WHAT THE TASK ASKS: Give back the exact lines spanning from the line with "build_right_bow(finishes)" to the line with "if empty is", with both of those lines included and no others.

— Start GIVEN INFORMATION —

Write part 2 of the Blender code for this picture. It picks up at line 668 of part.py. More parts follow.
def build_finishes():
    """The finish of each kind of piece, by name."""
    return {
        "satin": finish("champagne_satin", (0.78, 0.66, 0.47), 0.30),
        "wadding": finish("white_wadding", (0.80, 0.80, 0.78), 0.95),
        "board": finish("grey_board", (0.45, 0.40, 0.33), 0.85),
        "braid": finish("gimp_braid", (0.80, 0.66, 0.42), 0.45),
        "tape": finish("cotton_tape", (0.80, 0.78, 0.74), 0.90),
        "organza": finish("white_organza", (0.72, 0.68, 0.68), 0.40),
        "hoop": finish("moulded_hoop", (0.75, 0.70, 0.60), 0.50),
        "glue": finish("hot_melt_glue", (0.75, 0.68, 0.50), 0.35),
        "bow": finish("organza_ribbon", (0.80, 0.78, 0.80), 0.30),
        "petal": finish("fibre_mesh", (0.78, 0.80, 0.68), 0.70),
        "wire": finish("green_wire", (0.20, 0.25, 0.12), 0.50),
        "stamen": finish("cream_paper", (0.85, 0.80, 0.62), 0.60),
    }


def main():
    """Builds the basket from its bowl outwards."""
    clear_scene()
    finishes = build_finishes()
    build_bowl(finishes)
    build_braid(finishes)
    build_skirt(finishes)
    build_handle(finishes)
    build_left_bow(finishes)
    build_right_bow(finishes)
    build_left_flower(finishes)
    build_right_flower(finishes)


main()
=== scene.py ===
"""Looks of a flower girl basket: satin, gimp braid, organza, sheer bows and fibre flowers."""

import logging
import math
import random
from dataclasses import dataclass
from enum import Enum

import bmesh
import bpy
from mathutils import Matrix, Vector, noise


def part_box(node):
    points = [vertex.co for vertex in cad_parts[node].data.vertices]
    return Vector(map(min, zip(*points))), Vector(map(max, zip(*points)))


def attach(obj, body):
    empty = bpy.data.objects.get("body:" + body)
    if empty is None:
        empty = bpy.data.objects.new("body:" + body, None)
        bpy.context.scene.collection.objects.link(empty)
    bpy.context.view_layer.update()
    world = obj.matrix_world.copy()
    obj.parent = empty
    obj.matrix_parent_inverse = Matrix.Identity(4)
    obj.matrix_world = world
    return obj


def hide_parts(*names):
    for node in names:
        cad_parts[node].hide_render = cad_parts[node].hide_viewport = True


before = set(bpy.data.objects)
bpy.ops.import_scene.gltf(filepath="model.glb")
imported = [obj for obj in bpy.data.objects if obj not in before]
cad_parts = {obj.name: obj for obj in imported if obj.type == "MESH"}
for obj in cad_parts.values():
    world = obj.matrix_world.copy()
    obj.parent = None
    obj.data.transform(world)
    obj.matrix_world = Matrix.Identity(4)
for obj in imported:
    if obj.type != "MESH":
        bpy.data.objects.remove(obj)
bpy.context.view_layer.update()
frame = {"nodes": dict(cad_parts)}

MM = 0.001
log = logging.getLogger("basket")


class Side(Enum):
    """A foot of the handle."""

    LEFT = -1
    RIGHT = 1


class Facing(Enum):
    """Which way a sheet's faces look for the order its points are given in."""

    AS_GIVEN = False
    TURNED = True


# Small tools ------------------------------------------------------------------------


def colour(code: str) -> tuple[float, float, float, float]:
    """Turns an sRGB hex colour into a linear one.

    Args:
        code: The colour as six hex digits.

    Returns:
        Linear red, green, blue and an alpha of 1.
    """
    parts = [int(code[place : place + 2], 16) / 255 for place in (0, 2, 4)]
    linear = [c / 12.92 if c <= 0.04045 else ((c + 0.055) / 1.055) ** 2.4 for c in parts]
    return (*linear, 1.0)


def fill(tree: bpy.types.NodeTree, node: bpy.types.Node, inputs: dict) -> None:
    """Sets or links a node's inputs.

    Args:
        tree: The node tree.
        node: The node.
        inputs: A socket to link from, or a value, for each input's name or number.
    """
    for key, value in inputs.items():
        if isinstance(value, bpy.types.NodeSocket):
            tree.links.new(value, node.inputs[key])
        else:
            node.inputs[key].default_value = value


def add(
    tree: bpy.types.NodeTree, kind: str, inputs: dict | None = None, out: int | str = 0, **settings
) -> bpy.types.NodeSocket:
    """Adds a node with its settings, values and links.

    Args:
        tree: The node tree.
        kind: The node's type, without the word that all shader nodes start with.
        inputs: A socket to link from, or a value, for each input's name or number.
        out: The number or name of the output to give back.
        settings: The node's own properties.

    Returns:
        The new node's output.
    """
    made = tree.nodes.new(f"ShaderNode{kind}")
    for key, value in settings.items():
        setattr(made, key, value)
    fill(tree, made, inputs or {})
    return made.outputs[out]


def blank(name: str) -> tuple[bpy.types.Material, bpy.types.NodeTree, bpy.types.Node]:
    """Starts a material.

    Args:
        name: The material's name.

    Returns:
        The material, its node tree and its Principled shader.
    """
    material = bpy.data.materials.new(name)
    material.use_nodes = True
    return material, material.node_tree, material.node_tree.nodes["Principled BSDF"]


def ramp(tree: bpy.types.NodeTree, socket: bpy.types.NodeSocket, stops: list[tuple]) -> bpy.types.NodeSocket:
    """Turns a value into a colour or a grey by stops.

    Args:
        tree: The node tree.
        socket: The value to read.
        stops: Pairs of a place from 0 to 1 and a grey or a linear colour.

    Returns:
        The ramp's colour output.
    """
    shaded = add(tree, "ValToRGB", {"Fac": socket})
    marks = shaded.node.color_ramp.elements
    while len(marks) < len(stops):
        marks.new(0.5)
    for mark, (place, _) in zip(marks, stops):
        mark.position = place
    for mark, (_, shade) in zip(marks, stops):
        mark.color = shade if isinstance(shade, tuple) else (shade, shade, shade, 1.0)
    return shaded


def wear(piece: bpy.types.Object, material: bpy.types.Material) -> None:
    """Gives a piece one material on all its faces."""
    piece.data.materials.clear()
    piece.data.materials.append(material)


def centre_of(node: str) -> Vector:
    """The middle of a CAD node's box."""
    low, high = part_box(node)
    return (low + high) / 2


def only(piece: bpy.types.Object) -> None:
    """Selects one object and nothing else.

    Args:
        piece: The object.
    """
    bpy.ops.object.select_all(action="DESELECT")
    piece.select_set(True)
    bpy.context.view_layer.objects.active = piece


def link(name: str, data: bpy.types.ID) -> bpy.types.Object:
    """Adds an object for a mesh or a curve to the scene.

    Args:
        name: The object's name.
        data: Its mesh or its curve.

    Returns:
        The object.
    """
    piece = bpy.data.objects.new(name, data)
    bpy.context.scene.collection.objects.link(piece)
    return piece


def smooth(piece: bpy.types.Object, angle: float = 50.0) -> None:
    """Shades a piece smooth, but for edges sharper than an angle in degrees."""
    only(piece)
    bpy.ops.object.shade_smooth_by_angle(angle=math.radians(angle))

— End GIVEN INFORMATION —

THE REPLY:
    build_right_bow(finishes)
    build_left_flower(finishes)
    build_right_flower(finishes)


main()
=== scene.py ===
"""Looks of a flower girl basket: satin, gimp braid, organza, sheer bows and fibre flowers."""

import logging
import math
import random
from dataclasses import dataclass
from enum import Enum

import bmesh
import bpy
from mathutils import Matrix, Vector, noise


def part_box(node):
    points = [vertex.co for vertex in cad_parts[node].data.vertices]
    return Vector(map(min, zip(*points))), Vector(map(max, zip(*points)))


def attach(obj, body):
    empty = bpy.data.objects.get("body:" + body)
    if empty is None:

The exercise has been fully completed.